┌──
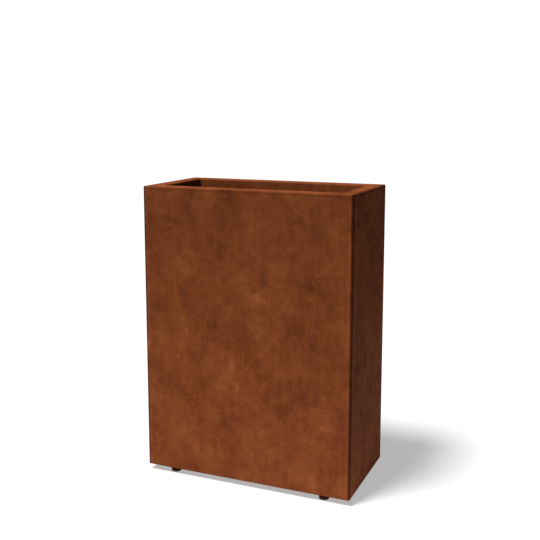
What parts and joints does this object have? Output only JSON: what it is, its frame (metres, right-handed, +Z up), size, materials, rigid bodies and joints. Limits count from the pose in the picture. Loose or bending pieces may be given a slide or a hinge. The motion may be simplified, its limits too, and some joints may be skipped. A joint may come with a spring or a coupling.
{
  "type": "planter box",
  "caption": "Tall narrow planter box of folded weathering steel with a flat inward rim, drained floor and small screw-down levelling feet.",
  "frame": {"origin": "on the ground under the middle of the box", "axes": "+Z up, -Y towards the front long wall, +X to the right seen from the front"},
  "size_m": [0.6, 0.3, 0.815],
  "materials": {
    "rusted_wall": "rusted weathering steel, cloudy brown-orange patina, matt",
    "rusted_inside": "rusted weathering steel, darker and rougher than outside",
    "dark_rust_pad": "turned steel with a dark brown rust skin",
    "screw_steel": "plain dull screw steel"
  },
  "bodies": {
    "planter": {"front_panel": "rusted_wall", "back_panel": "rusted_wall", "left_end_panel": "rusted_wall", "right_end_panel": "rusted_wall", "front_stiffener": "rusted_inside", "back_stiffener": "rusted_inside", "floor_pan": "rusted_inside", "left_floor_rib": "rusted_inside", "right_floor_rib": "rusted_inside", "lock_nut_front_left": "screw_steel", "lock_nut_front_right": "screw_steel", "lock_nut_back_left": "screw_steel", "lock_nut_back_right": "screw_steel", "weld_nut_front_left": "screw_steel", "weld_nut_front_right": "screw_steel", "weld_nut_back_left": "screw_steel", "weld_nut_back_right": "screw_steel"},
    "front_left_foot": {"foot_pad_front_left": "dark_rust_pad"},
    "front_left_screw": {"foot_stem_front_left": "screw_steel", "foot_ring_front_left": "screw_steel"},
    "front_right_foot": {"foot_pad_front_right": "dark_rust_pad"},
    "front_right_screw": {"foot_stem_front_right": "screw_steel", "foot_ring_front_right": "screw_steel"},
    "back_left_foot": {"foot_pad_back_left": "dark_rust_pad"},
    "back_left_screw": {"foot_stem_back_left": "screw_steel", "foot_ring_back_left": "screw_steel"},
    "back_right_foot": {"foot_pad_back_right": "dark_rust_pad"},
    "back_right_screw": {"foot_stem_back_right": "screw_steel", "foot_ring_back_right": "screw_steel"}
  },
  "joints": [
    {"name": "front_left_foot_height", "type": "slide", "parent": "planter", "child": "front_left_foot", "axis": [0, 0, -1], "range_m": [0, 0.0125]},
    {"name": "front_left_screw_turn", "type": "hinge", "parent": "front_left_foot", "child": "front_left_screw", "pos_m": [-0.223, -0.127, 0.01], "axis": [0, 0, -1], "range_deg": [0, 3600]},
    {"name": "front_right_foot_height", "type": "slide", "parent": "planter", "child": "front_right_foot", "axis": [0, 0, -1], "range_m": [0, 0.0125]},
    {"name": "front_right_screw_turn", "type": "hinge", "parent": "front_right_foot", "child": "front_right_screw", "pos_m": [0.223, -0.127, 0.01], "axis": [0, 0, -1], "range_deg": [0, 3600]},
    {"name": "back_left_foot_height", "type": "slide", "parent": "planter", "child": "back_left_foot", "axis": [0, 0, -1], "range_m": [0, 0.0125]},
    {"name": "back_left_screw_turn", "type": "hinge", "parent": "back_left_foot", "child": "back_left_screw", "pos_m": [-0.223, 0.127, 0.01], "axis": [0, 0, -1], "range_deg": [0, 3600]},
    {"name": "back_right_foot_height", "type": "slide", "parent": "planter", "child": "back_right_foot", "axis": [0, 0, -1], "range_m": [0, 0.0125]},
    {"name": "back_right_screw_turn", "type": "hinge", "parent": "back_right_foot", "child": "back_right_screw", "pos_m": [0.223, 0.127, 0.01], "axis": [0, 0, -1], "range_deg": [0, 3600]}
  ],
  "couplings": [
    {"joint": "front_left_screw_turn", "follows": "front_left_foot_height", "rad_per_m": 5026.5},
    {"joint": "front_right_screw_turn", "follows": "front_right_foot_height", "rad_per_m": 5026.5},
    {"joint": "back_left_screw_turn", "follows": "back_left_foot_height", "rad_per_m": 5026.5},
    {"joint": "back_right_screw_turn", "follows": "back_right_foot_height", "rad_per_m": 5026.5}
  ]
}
└──
Output the listing above exactly as it appears.

Written response:
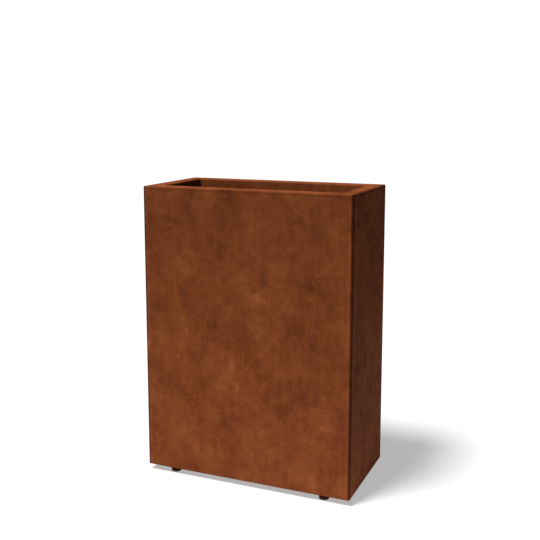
What parts and joints does this object have? Output only JSON: what it is, its frame (metres, right-handed, +Z up), size, materials, rigid bodies and joints. Limits count from the pose in the picture. Loose or bending pieces may be given a slide or a hinge. The motion may be simplified, its limits too, and some joints may be skipped. A joint may come with a spring or a coupling.
{
  "type": "planter box",
  "caption": "Tall narrow planter box of folded weathering steel with a flat inward rim, drained floor and small screw-down levelling feet.",
  "frame": {"origin": "on the ground under the middle of the box", "axes": "+Z up, -Y towards the front long wall, +X to the right seen from the front"},
  "size_m": [0.6, 0.3, 0.815],
  "materials": {
    "rusted_wall": "rusted weathering steel, cloudy brown-orange patina, matt",
    "rusted_inside": "rusted weathering steel, darker and rougher than outside",
    "dark_rust_pad": "turned steel with a dark brown rust skin",
    "screw_steel": "plain dull screw steel"
  },
  "bodies": {
    "planter": {"front_panel": "rusted_wall", "back_panel": "rusted_wall", "left_end_panel": "rusted_wall", "right_end_panel": "rusted_wall", "front_stiffener": "rusted_inside", "back_stiffener": "rusted_inside", "floor_pan": "rusted_inside", "left_floor_rib": "rusted_inside", "right_floor_rib": "rusted_inside", "lock_nut_front_left": "screw_steel", "lock_nut_front_right": "screw_steel", "lock_nut_back_left": "screw_steel", "lock_nut_back_right": "screw_steel", "weld_nut_front_left": "screw_steel", "weld_nut_front_right": "screw_steel", "weld_nut_back_left": "screw_steel", "weld_nut_back_right": "screw_steel"},
    "front_left_foot": {"foot_pad_front_left": "dark_rust_pad"},
    "front_left_screw": {"foot_stem_front_left": "screw_steel", "foot_ring_front_left": "screw_steel"},
    "front_right_foot": {"foot_pad_front_right": "dark_rust_pad"},
    "front_right_screw": {"foot_stem_front_right": "screw_steel", "foot_ring_front_right": "screw_steel"},
    "back_left_foot": {"foot_pad_back_left": "dark_rust_pad"},
    "back_left_screw": {"foot_stem_back_left": "screw_steel", "foot_ring_back_left": "screw_steel"},
    "back_right_foot": {"foot_pad_back_right": "dark_rust_pad"},
    "back_right_screw": {"foot_stem_back_right": "screw_steel", "foot_ring_back_right": "screw_steel"}
  },
  "joints": [
    {"name": "front_left_foot_height", "type": "slide", "parent": "planter", "child": "front_left_foot", "axis": [0, 0, -1], "range_m": [0, 0.0125]},
    {"name": "front_left_screw_turn", "type": "hinge", "parent": "front_left_foot", "child": "front_left_screw", "pos_m": [-0.223, -0.127, 0.01], "axis": [0, 0, -1], "range_deg": [0, 3600]},
    {"name": "front_right_foot_height", "type": "slide", "parent": "planter", "child": "front_right_foot", "axis": [0, 0, -1], "range_m": [0, 0.0125]},
    {"name": "front_right_screw_turn", "type": "hinge", "parent": "front_right_foot", "child": "front_right_screw", "pos_m": [0.223, -0.127, 0.01], "axis": [0, 0, -1], "range_deg": [0, 3600]},
    {"name": "back_left_foot_height", "type": "slide", "parent": "planter", "child": "back_left_foot", "axis": [0, 0, -1], "range_m": [0, 0.0125]},
    {"name": "back_left_screw_turn", "type": "hinge", "parent": "back_left_foot", "child": "back_left_screw", "pos_m": [-0.223, 0.127, 0.01], "axis": [0, 0, -1], "range_deg": [0, 3600]},
    {"name": "back_right_foot_height", "type": "slide", "parent": "planter", "child": "back_right_foot", "axis": [0, 0, -1], "range_m": [0, 0.0125]},
    {"name": "back_right_screw_turn", "type": "hinge", "parent": "back_right_foot", "child": "back_right_screw", "pos_m": [0.223, 0.127, 0.01], "axis": [0, 0, -1], "range_deg": [0, 3600]}
  ],
  "couplings": [
    {"joint": "front_left_screw_turn", "follows": "front_left_foot_height", "rad_per_m": 5026.5},
    {"joint": "front_right_screw_turn", "follows": "front_right_foot_height", "rad_per_m": 5026.5},
    {"joint": "back_left_screw_turn", "follows": "back_left_foot_height", "rad_per_m": 5026.5},
    {"joint": "back_right_screw_turn", "follows": "back_right_foot_height", "rad_per_m": 5026.5}
  ]
}